- _Written instruction_
Work through the data line by line, gathering every line that has the word "pose".

- _Listed records_

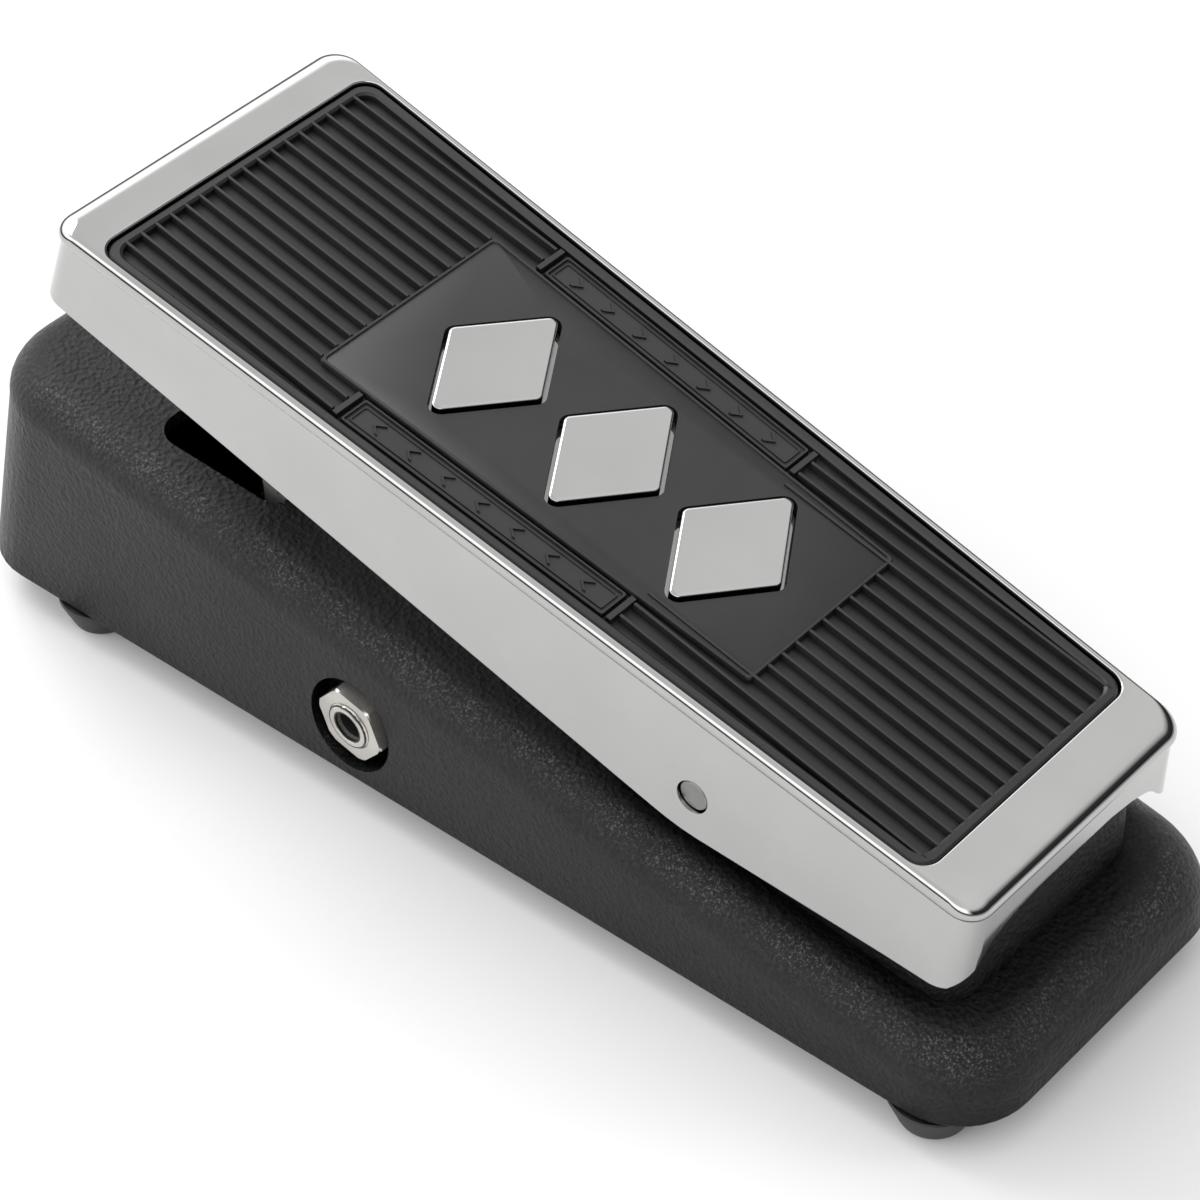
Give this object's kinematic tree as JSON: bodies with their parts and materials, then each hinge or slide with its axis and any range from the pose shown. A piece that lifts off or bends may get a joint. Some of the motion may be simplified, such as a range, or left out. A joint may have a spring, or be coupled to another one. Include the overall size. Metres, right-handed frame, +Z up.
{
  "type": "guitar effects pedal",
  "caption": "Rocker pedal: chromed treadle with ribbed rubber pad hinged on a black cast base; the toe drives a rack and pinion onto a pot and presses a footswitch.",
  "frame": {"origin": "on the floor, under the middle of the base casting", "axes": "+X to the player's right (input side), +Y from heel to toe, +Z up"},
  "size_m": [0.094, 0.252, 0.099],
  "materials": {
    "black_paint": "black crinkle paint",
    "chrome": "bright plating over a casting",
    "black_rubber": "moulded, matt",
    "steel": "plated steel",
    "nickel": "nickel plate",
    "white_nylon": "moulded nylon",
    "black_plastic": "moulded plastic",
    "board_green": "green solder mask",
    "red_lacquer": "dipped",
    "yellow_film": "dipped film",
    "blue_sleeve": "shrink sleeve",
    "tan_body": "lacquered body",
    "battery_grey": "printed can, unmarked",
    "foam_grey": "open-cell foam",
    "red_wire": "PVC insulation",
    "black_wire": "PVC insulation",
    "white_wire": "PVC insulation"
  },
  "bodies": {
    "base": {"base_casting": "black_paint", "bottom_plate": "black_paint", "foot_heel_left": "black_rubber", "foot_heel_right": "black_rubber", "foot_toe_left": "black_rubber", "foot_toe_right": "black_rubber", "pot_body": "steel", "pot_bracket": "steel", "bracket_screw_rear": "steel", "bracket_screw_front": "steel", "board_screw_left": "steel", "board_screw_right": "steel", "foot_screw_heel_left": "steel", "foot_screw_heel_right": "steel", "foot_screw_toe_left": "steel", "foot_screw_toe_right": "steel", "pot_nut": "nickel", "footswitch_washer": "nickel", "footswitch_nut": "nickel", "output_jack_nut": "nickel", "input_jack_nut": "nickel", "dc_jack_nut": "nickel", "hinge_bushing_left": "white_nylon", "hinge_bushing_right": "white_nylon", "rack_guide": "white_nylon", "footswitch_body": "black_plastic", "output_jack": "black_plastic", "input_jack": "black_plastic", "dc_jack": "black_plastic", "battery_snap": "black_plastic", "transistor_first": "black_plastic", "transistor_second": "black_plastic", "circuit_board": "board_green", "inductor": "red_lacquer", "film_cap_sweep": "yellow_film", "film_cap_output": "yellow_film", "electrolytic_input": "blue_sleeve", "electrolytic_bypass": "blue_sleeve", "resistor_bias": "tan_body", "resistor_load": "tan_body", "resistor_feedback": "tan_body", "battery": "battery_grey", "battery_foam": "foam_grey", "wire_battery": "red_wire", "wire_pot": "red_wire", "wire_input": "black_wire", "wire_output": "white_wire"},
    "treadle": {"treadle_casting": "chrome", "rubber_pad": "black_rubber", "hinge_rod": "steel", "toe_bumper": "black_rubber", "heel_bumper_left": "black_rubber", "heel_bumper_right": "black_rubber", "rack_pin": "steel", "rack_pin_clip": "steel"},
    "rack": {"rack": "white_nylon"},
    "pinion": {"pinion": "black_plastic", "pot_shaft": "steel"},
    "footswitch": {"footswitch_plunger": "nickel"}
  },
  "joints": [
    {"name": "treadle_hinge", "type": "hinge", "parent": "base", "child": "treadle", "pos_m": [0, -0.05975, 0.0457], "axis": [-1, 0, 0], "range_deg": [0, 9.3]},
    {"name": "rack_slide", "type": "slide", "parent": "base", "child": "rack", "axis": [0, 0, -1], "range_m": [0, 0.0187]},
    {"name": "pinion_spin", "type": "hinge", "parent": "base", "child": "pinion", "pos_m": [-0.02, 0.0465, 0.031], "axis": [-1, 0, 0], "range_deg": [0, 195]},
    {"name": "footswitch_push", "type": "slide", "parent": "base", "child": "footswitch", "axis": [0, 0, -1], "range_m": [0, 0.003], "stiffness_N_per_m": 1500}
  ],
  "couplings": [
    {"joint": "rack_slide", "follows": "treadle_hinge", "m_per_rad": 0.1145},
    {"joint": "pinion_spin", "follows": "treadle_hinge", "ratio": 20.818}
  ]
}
==
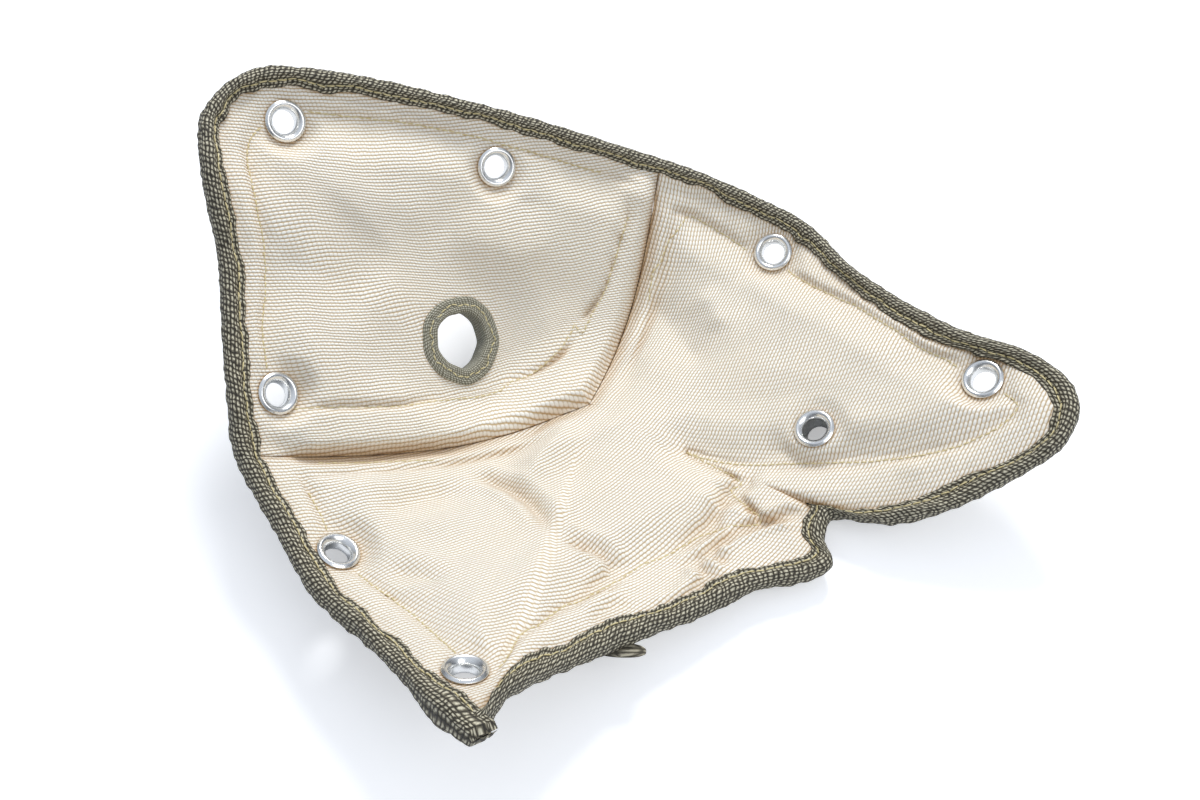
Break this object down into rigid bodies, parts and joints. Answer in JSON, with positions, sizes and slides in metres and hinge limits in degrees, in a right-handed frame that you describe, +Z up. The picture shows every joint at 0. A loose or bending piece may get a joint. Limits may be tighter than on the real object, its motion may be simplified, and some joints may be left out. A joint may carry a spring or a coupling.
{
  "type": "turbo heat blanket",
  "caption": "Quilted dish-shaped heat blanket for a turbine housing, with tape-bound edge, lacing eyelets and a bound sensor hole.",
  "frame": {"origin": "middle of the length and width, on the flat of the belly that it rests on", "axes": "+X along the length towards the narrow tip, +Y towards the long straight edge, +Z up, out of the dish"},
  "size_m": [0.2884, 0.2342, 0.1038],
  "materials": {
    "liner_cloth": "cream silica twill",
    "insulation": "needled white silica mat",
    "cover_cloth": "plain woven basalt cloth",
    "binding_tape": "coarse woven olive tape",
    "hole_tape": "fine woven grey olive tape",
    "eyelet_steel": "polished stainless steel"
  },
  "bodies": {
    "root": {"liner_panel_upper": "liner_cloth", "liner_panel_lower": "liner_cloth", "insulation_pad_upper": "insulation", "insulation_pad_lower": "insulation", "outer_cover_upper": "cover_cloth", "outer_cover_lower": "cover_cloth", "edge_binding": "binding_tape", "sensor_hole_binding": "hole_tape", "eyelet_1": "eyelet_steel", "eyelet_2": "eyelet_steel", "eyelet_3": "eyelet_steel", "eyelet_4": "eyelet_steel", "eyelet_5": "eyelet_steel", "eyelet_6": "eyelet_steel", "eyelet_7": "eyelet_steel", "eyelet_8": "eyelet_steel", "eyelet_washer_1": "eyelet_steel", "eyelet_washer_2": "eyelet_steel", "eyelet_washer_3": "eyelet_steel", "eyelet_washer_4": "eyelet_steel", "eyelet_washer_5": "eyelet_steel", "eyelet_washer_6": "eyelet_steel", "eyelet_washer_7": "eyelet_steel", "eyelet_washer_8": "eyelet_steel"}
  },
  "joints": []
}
--
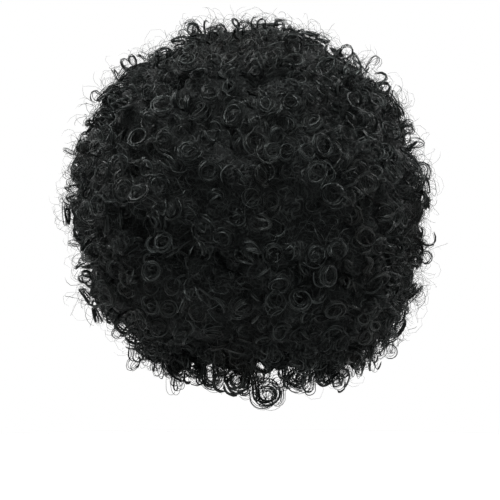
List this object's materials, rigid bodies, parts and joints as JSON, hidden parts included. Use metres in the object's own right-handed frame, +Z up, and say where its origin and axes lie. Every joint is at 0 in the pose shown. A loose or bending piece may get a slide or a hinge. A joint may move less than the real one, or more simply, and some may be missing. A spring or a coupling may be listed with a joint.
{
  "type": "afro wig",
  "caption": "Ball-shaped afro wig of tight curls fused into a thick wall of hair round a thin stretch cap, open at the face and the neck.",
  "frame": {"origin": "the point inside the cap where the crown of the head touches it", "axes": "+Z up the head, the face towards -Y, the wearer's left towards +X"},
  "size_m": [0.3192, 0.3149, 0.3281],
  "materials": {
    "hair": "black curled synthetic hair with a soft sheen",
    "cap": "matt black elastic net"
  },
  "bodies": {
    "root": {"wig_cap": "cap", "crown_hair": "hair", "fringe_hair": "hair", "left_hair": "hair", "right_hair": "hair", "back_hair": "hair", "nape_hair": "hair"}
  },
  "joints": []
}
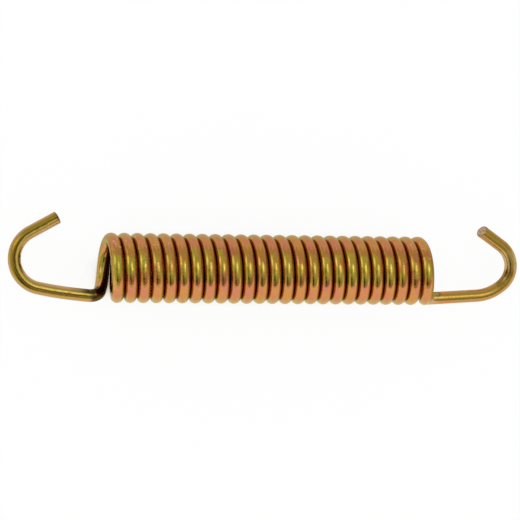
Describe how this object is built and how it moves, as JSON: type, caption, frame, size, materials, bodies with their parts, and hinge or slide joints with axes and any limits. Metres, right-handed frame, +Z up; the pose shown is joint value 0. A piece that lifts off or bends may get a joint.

- _Response to this task_
Give this object's kinematic tree as JSON: bodies with their parts and materials, then each hinge or slide with its axis and any range from the pose shown. A piece that lifts off or bends may get a joint. Some of the motion may be simplified, such as a range, or left out. A joint may have a spring, or be coupled to another one. Include the overall size. Metres, right-handed frame, +Z up.
List this object's materials, rigid bodies, parts and joints as JSON, hidden parts included. Use metres in the object's own right-handed frame, +Z up, and say where its origin and axes lie. Every joint is at 0 in the pose shown. A loose or bending piece may get a slide or a hinge. A joint may move less than the real one, or more simply, and some may be missing. A spring or a coupling may be listed with a joint.
Describe how this object is built and how it moves, as JSON: type, caption, frame, size, materials, bodies with their parts, and hinge or slide joints with axes and any limits. Metres, right-handed frame, +Z up; the pose shown is joint value 0. A piece that lifts off or bends may get a joint.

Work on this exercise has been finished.